Como era de prever, las cumbres celebradas primero por el G 20 en Londres y poco después por la OTAN en Estrasburgo, con la asistencia en ambas del presidente norteamericano Barack Obama, sirvieron de pretexto para manifestaciones violentas protagonizadas por "anarquistas" y otros que, para subrayar su hostilidad hacia el mundo actual, se dedicaron a provocar desmanes. Tanto en Londres como en Estrasburgo, los acompañaron varios miles de personas pacíficas que se afirmaban indignadas por la crisis económica, por la voluntad de los gobiernos de rescatar a los bancos, por los cambios climáticos, por la globalización y por las guerras de baja intensidad que están librándose en Irak y Afganistán. Pero si bien los manifestantes no dejaron duda de que no les gustaban para nada ciertas cosas, muy pocos parecieron haber pensado en cómo serían los efectos concretos de lo que es de suponer recomendaban.
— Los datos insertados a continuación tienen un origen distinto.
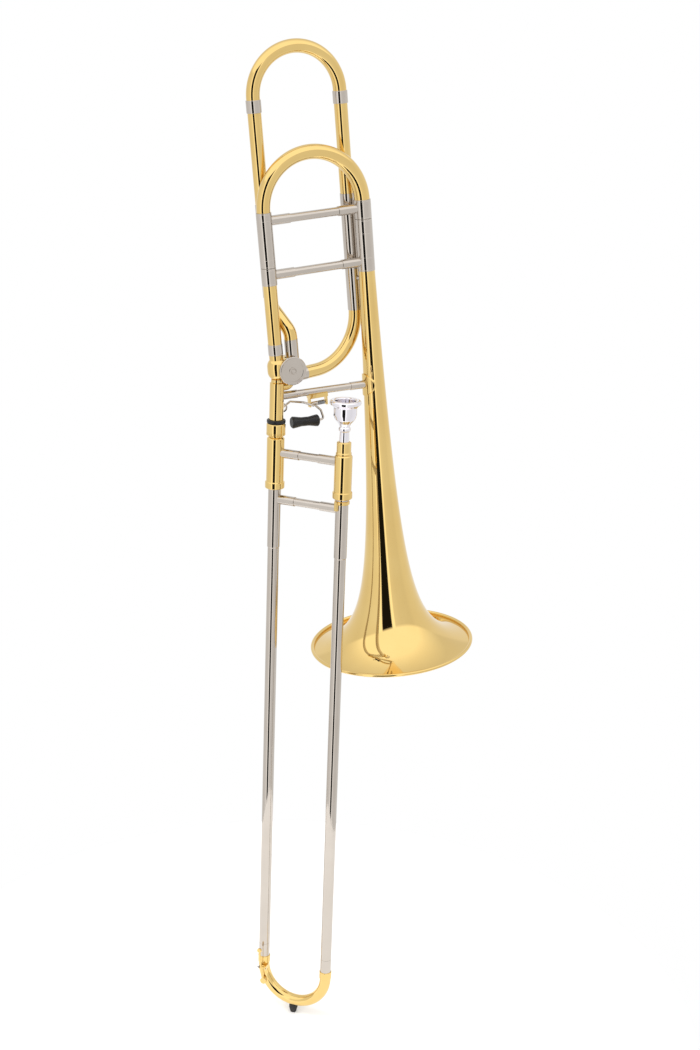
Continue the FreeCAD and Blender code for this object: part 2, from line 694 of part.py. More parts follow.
wall = size("bell_wall")
tail = size("bell_long")
STATIONS = 16
WALL_LOW = 0.8
outside = []
inside = []
for index in range(STATIONS + 1):
    height = WALL_LOW + (tail - WALL_LOW) * (index / STATIONS) ** 2.6
    outside.append(Vector(flare(height), 0, height))
    slope = flare(height + 0.5) - flare(height - 0.5)
    tilt = 1 / math.hypot(1, slope)
    inside.append(Vector(flare(height) - wall * tilt, 0, height + wall * slope * tilt))
inside[-1].z = tail
outer_line = Part.BSplineCurve()
outer_line.interpolate(outside)
inner_line = Part.BSplineCurve()
inner_line.interpolate(inside)
lip_edge = Part.LineSegment(inside[0], outside[0]).toShape()
tail_edge = Part.LineSegment(outside[-1], inside[-1]).toShape()
loop = Part.Wire([outer_line.toShape(), tail_edge, inner_line.toShape().reversed(), lip_edge])
bell = Part.Face(loop).revolve(Vector(0, 0, 0), Vector(0, 0, 1), 360)
bead_r = size("bead_od / 2")
bead = Part.makeTorus(bell_r - bead_r, bead_r, Vector(0, 0, bead_r))
bell = bell.fuse(bead)
shaped("bell", Part.Solid(bell.Solids[0]), bell_frame(size("main_spread"), 0, RIM))

# ---------------------------------------------------------------- main tuning slide

bow_arc_main = size("main_spread / 2")


def tapered_bow(left_r, right_r):
    """Half a ring of bar that widens evenly from its left end to its right end."""
    route = [Part.Arc(Vector(0, 0, 0), Vector(bow_arc_main, 0, bow_arc_main),
                      Vector(2 * bow_arc_main, 0, 0)).toShape()]
    rings = []
    for share in (0.0, 0.5, 1.0):
        angle = math.pi * share
        spot = Vector(bow_arc_main * (1 - math.cos(angle)), 0, bow_arc_main * math.sin(angle))
        along = Vector(math.sin(angle), 0, math.cos(angle))
        radius = left_r + (right_r - left_r) * share
        rings.append(Part.Wire(Part.makeCircle(radius, spot, along)))
    return Part.Wire(route).makePipeShell(rings, True, False)


main_bow = tapered_bow(size("main_bow_left_od / 2"), size("main_bow_right_od / 2"))
main_bow = main_bow.cut(tapered_bow(size("main_left_bore / 2"), size("main_right_bore / 2")))
shaped("tuning_bow", main_bow, bell_frame(0, 0, size("main_high")))
tube("tuning_sleeve_left", "left_sleeve_od", "left_leg_inner_od + 0.12", "main_seam + 0.3", "main_high",
     bell_frame())
tube("tuning_ferrule_right", "right_sleeve_od", "main_right_bore", "main_mid", "main_high",
     bell_frame(size("main_spread")))
tube("tuning_leg_right", "right_leg_inner_od", "main_right_bore", "main_low + 4", "main_mid",
     bell_frame(size("main_spread")))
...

Aunque en Europa y en el resto del mundo se ha generalizado el malestar que a ojos de muchos brinda una pátina de legitimidad a las protestas violentas contra "el sistema", hasta ahora ninguna organización política ha logrado aprovecharlo para plantear una amenaza al statu quo. Si bien en Francia la ultraizquierda ha subido en las encuestas de opinión y en todas partes agrupaciones derechistas están procurando presentarse como alternativas a los partidos centristas tradicionales, sus esfuerzos en tal sentido han sido menos exitosos de lo que muchos temían. Fue por eso que durante la reunión del G 20 quienes participaron no se creyeron obligados, a diferencia de lo que sucedió en ocasiones similares anteriores, a jurar que entendían muy bien los motivos por el que algunos se sentían tan enojados que les resultaba irresistible salir a la calle para atacar comercios, bancos y hoteles, además, claro está, de los policías que trataban de mantener un mínimo de orden.
En otras épocas, una crisis económica tan grave y tan desconcertante como la actual hubiera hecho creer a los revoltosos que el mundo entero estaba en vísperas de una revolución y que por lo tanto deberían esforzarse por apurarla, pero desde el derrumbe del "socialismo real" hasta los fieles a las doctrinas de Marx, Lenin, Mao y compañía parecen entender que sólo se trata de una fantasía, que aun cuando lograran dinamitar el orden vigente éste no tardaría en recomponerse. Los que se regodean con el "fin del capitalismo" no creen que esté por surgir un esquema radicalmente nuevo sino, a lo sumo, una variante levemente modificada, con regulaciones financieras más firmes, del sistema ya existente, o sea, de un cambio que hubiera merecido el desprecio de los revolucionarios de otros tiempos.
Puesto que en el siglo XX los partidarios de "alternativas" al capitalismo democrático mataron a más de cien millones de personas, muchas de ellas en campos de concentración, el que casi todos den por descontado que las eventuales reformas del sistema serán forzosamente limitadas ha de ser motivo de alivio, pero esto no quiere decir que la gran crisis que ha estallado no tendrá un impacto social y político negativo. Aunque los disturbios que se han registrado últimamente en Europa han sido obra de una minoría pequeña, podrían alcanzar dimensiones mayores en adelante si una proporción sustancial de los habitantes de los distintos países llegara a la conclusión de que sus gobernantes, en combinación con una pequeña elite económica, no toman en cuenta los intereses de los demás. También se da el riesgo de que gobiernos alarmados por la hostilidad popular hacia ciertos sectores opten por procurar apaciguar a sus críticos tomando medidas que con toda seguridad resultarían contraproducentes para el conjunto, como las supuestas por el proteccionismo o por la voluntad de asumir una actitud punitiva frente a los financistas. Por lo pronto, hay motivos para suponer que han exagerado quienes dicen creer que a ciertos países desarrollados, entre ellos Francia, les aguardan disturbios en escala masiva y que a algunos subdesarrollados les esperan convulsiones destructivas que los depauperarían todavía más, pero si lo que ya se llama la Gran Recesión se profundiza, la frustración provocada no sólo por la crisis misma sino también por la ausencia de alternativas convincentes podría tener consecuencias luctuosas.